__Set exercise__
Output all lines exactly.

__Provided information__

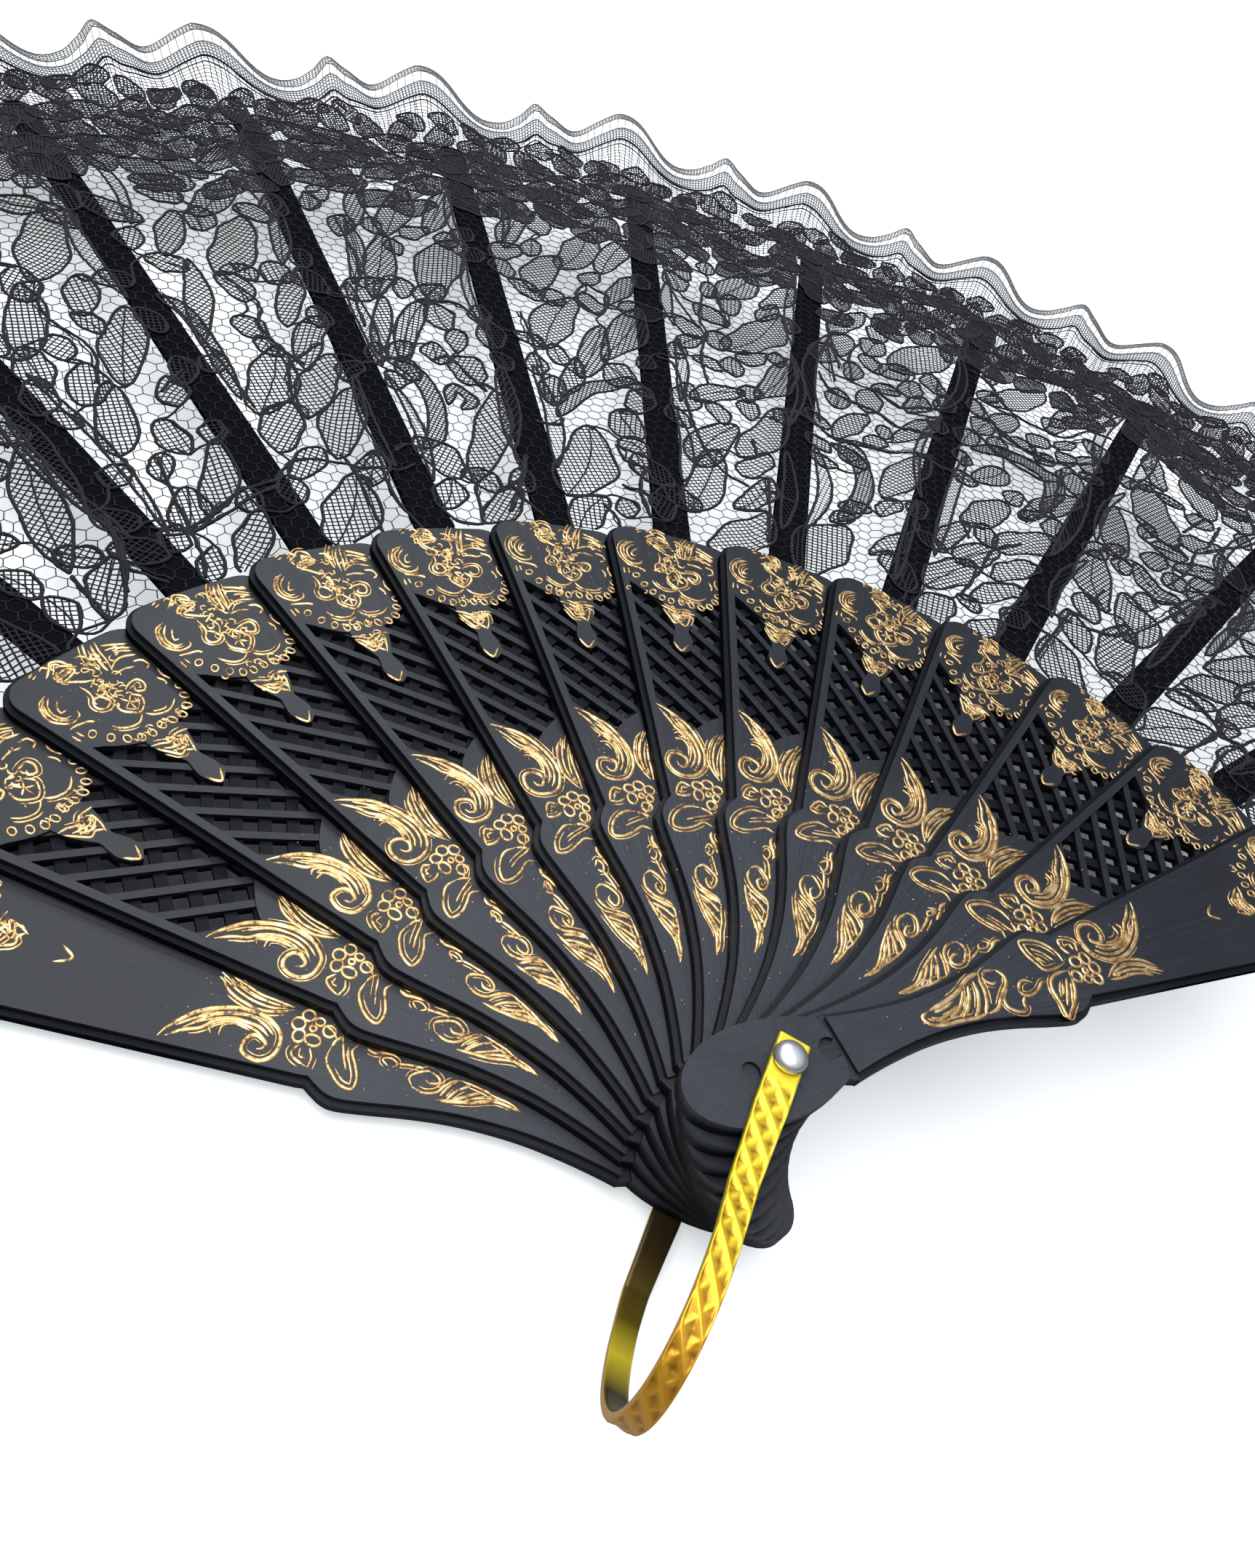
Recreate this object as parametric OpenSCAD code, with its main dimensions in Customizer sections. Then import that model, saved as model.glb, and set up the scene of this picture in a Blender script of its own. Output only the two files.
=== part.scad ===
// Folding hand fan: pierced sticks on one rivet, a lace leaf, and a bail loop.
// Origin: centre of the rivet's back face, the lowest point when the fan lies
// down.  +Z out of the front face along the rivet, +Y along the middle of the
// open fan, +X to the right.
// Each stick lies flat in its own layer of the stack.
// Name endings: _r radius from the pivot, _d diameter, _w width, _hw half width,
// _t thickness or height in Z.  corner_r is the corner's own radius.

/* [Opening] */
// Angle between neighbouring sticks when the fan is open (degrees)
spread = 10.9; // [9:0.1:11.2]
// Direction the bail loop hangs in, measured from +X (degrees)
loop_dir = 239; // [200:1:330]

/* [Stack] */
// Height of one stick layer in the stack
pitch = 2.0; // [1.95:0.05:2.3]
// Free gap between two neighbouring heads
gap = 0.06; // [0.04:0.01:0.10]
// Height of the blade's face
blade_t = 1.85; // [1.7:0.05:1.85]
// Height of the ledge that runs round the blade's face
ledge_t = 1.1; // [0.95:0.05:1.25]
// Width of that ledge
ledge_w = 0.7; // [0.3:0.05:0.8]

/* [Stick outline] */
// Distance from the pivot to the top edge of the blade
blade_r = 99; // [97:0.5:102]
// Half of the blade's included angle (degrees)
blade_half = 6.4; // [6.0:0.1:6.8]
// Radius of the blade's top corners
corner_r = 4; // [3:0.25:5]
// Half width of the head
head_hw = 5.4; // [4.9:0.1:5.8]
// How far the head's tail reaches behind the pivot
tail_len = 12.2; // [11:0.1:13.5]
// Half width of the neck at its narrowest
neck_hw = 2.85; // [2.4:0.05:3.1]
// Half width of the swell below the waist
swell_hw = 6.2; // [5.7:0.05:6.5]
// Half width at the waist notch
waist_hw = 4.85; // [4.6:0.05:5.0]

/* [Ribs] */
// Distance from the pivot to the end of an inner rib
rib_r = 222; // [210:1:226]
// Half width of a rib where it leaves the blade
rib_hw0 = 3.05; // [2.5:0.05:3.5]
// Half width of a rib at its end
rib_hw1 = 2.7; // [2.2:0.05:3.0]
// How far an inner rib leans clockwise off its blade's middle line (degrees)
rib_lean = 0.45; // [0:0.05:0.6]
// Thickness of a rib
rib_t = 0.9; // [0.75:0.05:0.95]
// Half width of a guard's upper strip at its end
guard_hw1 = 4.3; // [3.6:0.1:5]

/* [Window] */
// Spacing of the lattice bars, across the bars
bar_pitch = 3.3; // [3.0:0.1:3.8]
// Width of a raised bar
bar_hi_w = 1.0; // [0.6:0.05:1.1]
// Width of a low bar
bar_lo_w = 1.5; // [0.8:0.05:1.7]
// Width of the solid rim beside the window
rim_w = 1.8; // [1.4:0.1:2.2]

/* [Leaf] */
// Inner radius of the lace leaf
leaf_r0 = 99.6; // [99.3:0.1:104]
// Outer radius of the lace leaf, without its scallops
leaf_r1 = 240; // [230:1:242]
// Height of the scallops on the leaf's outer edge
scallop = 4; // [1:0.5:5]
// Thickness of the leaf's closed solid
leaf_t = 0.35; // [0.25:0.05:0.4]

/* [Rivet and loop] */
// Diameter of the rivet's shaft
pin_d = 2.4; // [2.0:0.1:2.8]
// Radial running clearance round the shaft
clear = 0.06; // [0.03:0.01:0.09]
// Diameter of the round front cap
cap_d = 3.7; // [3.4:0.1:4.4]
// Width of the loop's band
band_w = 3.5; // [3.4:0.1:4.5]
// Thickness of the loop's band
band_t = 1.0; // [0.8:0.1:1.2]
// Reach of the loop from the pivot to the middle of its bend
loop_len = 35; // [30:0.5:45]
// How far the bend leans towards the front face
loop_lean = 7; // [0:0.5:9]

/* [Hidden] */
NODES = ["rear_guard", "stick_01", "stick_02", "stick_03", "stick_04",
         "stick_05", "stick_06", "stick_07", "stick_08", "stick_09",
         "stick_10", "stick_11", "stick_12", "front_guard",
         "leaf_panel_01", "leaf_panel_02", "leaf_panel_03", "leaf_panel_04",
         "leaf_panel_05", "leaf_panel_06", "leaf_panel_07", "leaf_panel_08",
         "leaf_panel_09", "leaf_panel_10", "leaf_panel_11", "leaf_panel_12",
         "leaf_panel_13", "pivot_pin", "pearl_cap", "bail_loop"];
node = "all";

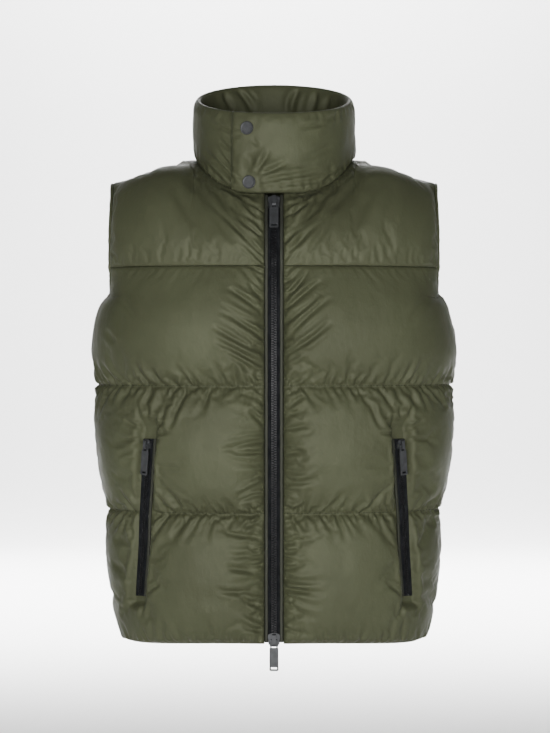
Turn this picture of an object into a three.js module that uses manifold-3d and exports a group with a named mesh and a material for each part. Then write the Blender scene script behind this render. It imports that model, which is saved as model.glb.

__Solution__
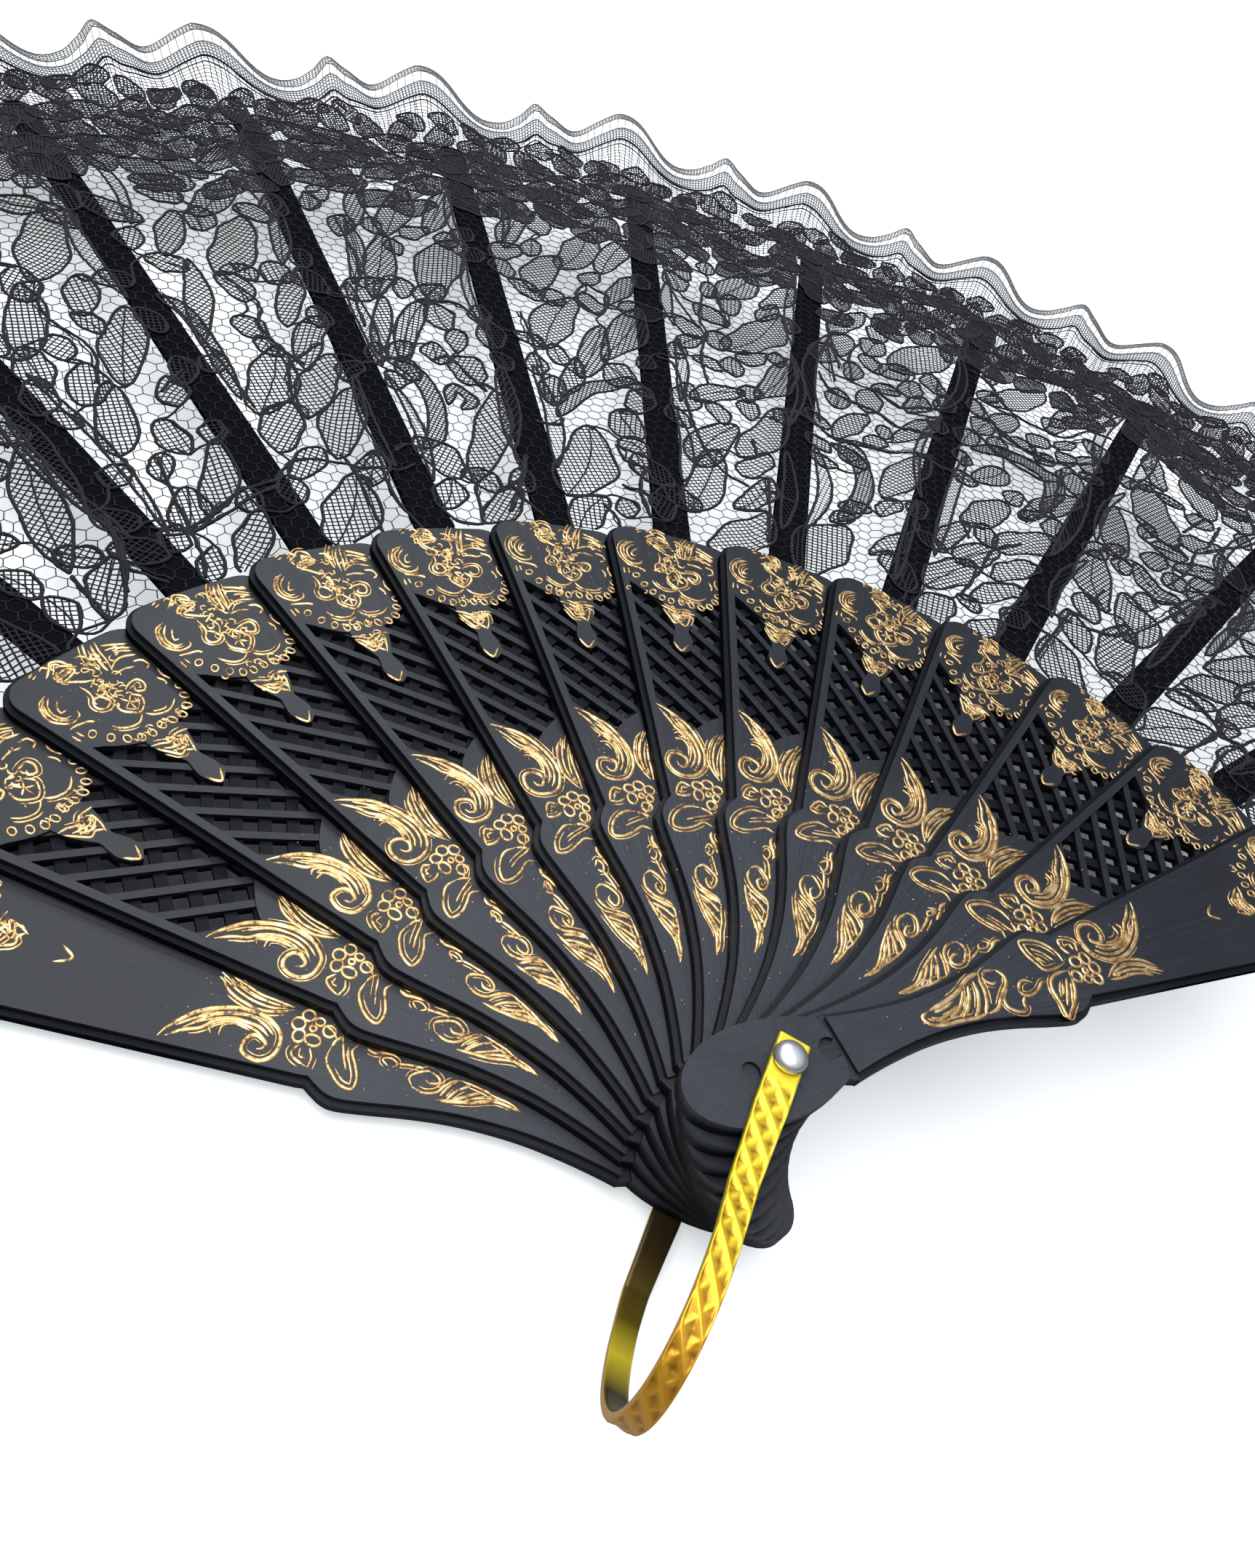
Recreate this object as parametric OpenSCAD code, with its main dimensions in Customizer sections. Then import that model, saved as model.glb, and set up the scene of this picture in a Blender script of its own. Output only the two files.
=== part.scad ===
// Folding hand fan: pierced sticks on one rivet, a lace leaf, and a bail loop.
// Origin: centre of the rivet's back face, the lowest point when the fan lies
// down.  +Z out of the front face along the rivet, +Y along the middle of the
// open fan, +X to the right.
// Each stick lies flat in its own layer of the stack.
// Name endings: _r radius from the pivot, _d diameter, _w width, _hw half width,
// _t thickness or height in Z.  corner_r is the corner's own radius.

/* [Opening] */
// Angle between neighbouring sticks when the fan is open (degrees)
spread = 10.9; // [9:0.1:11.2]
// Direction the bail loop hangs in, measured from +X (degrees)
loop_dir = 239; // [200:1:330]

/* [Stack] */
// Height of one stick layer in the stack
pitch = 2.0; // [1.95:0.05:2.3]
// Free gap between two neighbouring heads
gap = 0.06; // [0.04:0.01:0.10]
// Height of the blade's face
blade_t = 1.85; // [1.7:0.05:1.85]
// Height of the ledge that runs round the blade's face
ledge_t = 1.1; // [0.95:0.05:1.25]
// Width of that ledge
ledge_w = 0.7; // [0.3:0.05:0.8]

/* [Stick outline] */
// Distance from the pivot to the top edge of the blade
blade_r = 99; // [97:0.5:102]
// Half of the blade's included angle (degrees)
blade_half = 6.4; // [6.0:0.1:6.8]
// Radius of the blade's top corners
corner_r = 4; // [3:0.25:5]
// Half width of the head
head_hw = 5.4; // [4.9:0.1:5.8]
// How far the head's tail reaches behind the pivot
tail_len = 12.2; // [11:0.1:13.5]
// Half width of the neck at its narrowest
neck_hw = 2.85; // [2.4:0.05:3.1]
// Half width of the swell below the waist
swell_hw = 6.2; // [5.7:0.05:6.5]
// Half width at the waist notch
waist_hw = 4.85; // [4.6:0.05:5.0]

/* [Ribs] */
// Distance from the pivot to the end of an inner rib
rib_r = 222; // [210:1:226]
// Half width of a rib where it leaves the blade
rib_hw0 = 3.05; // [2.5:0.05:3.5]
// Half width of a rib at its end
rib_hw1 = 2.7; // [2.2:0.05:3.0]
// How far an inner rib leans clockwise off its blade's middle line (degrees)
rib_lean = 0.45; // [0:0.05:0.6]
// Thickness of a rib
rib_t = 0.9; // [0.75:0.05:0.95]
// Half width of a guard's upper strip at its end
guard_hw1 = 4.3; // [3.6:0.1:5]

/* [Window] */
// Spacing of the lattice bars, across the bars
bar_pitch = 3.3; // [3.0:0.1:3.8]
// Width of a raised bar
bar_hi_w = 1.0; // [0.6:0.05:1.1]
// Width of a low bar
bar_lo_w = 1.5; // [0.8:0.05:1.7]
// Width of the solid rim beside the window
rim_w = 1.8; // [1.4:0.1:2.2]

/* [Leaf] */
// Inner radius of the lace leaf
leaf_r0 = 99.6; // [99.3:0.1:104]
// Outer radius of the lace leaf, without its scallops
leaf_r1 = 240; // [230:1:242]
// Height of the scallops on the leaf's outer edge
scallop = 4; // [1:0.5:5]
// Thickness of the leaf's closed solid
leaf_t = 0.35; // [0.25:0.05:0.4]

/* [Rivet and loop] */
// Diameter of the rivet's shaft
pin_d = 2.4; // [2.0:0.1:2.8]
// Radial running clearance round the shaft
clear = 0.06; // [0.03:0.01:0.09]
// Diameter of the round front cap
cap_d = 3.7; // [3.4:0.1:4.4]
// Width of the loop's band
band_w = 3.5; // [3.4:0.1:4.5]
// Thickness of the loop's band
band_t = 1.0; // [0.8:0.1:1.2]
// Reach of the loop from the pivot to the middle of its bend
loop_len = 35; // [30:0.5:45]
// How far the bend leans towards the front face
loop_lean = 7; // [0:0.5:9]

/* [Hidden] */
NODES = ["rear_guard", "stick_01", "stick_02", "stick_03", "stick_04",
         "stick_05", "stick_06", "stick_07", "stick_08", "stick_09",
         "stick_10", "stick_11", "stick_12", "front_guard",
         "leaf_panel_01", "leaf_panel_02", "leaf_panel_03", "leaf_panel_04",
         "leaf_panel_05", "leaf_panel_06", "leaf_panel_07", "leaf_panel_08",
         "leaf_panel_09", "leaf_panel_10", "leaf_panel_11", "leaf_panel_12",
         "leaf_panel_13", "pivot_pin", "pearl_cap", "bail_loop"];
node = "all";

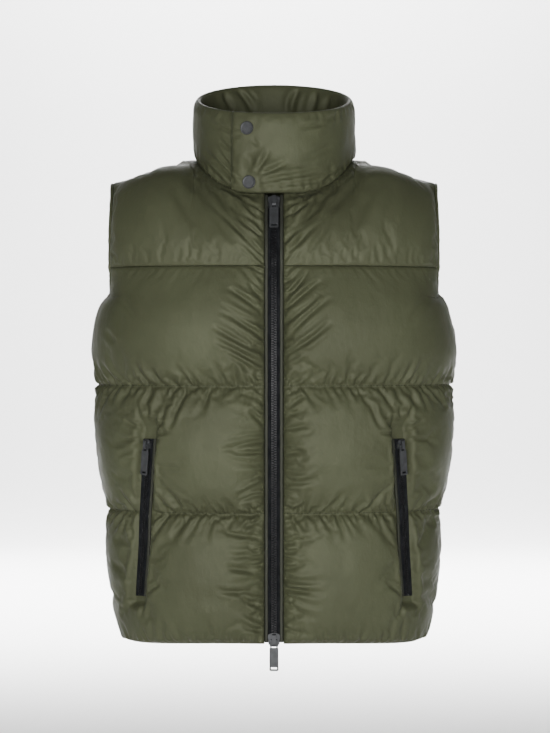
Turn this picture of an object into a three.js module that uses manifold-3d and exports a group with a named mesh and a material for each part. Then write the Blender scene script behind this render. It imports that model, which is saved as model.glb.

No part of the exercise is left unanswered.